W akcję włączył się też polski projekt Pi of the Sky, realizowany przez Wydział Fizyki UW, Narodowe Centrum Badań Jądrowych PAN i Centrum Fizyki Teoretycznej PAN, którego głównym celem są poszukiwania błysków optycznych towarzyszących rozbłyskom gamma. Robotyczny teleskop projektu działający w Hiszpanii był jednym z pierwszych, które zaczęły poszukiwania emisji optycznej towarzyszącej zjawisku GW170817. W zasięgu teleskopu była ponad połowa obszaru nieba wskazanego wstępnie przez LIGO. W zakresie możliwości obserwacyjnych teleskopu (do jasności 12 magnitudo) nie wykryto żadnego nowego obiektu na niebie, w końcu okazało się, że ostateczna lokalizacja źródła GW170817 jest niewidoczna dla teleskopu.

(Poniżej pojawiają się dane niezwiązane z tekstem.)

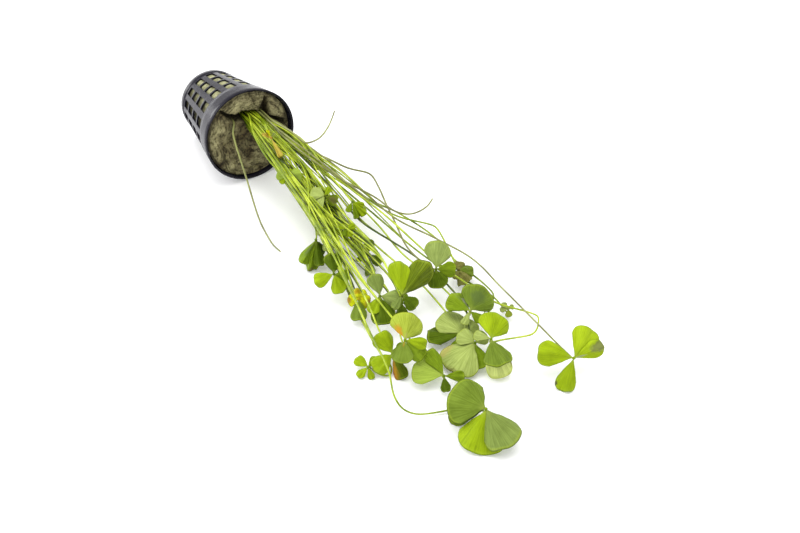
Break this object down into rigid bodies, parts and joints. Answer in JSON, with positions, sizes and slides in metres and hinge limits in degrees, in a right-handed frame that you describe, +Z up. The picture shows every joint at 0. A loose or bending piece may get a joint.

Innym projektem z polskim udziałem jest obserwatorium promieniowania gamma HAWC w Meksyku. Publikacje naukowe różnych grup badawczych dotyczące obseracji ukazały się w czasopismach "Nature", "Physical Review Letters", "Astrophysical Journal Letters" i "Monthly Notices of the Royal Astronomical Society". Wśród autorów jest kilkanaście polskich nazwisk. Warto przypomnieć, że tegoroczna Nagroda Nobla w dziedzinie fizyki została przyznana za wkład w odkrycie fal grawitacyjnych.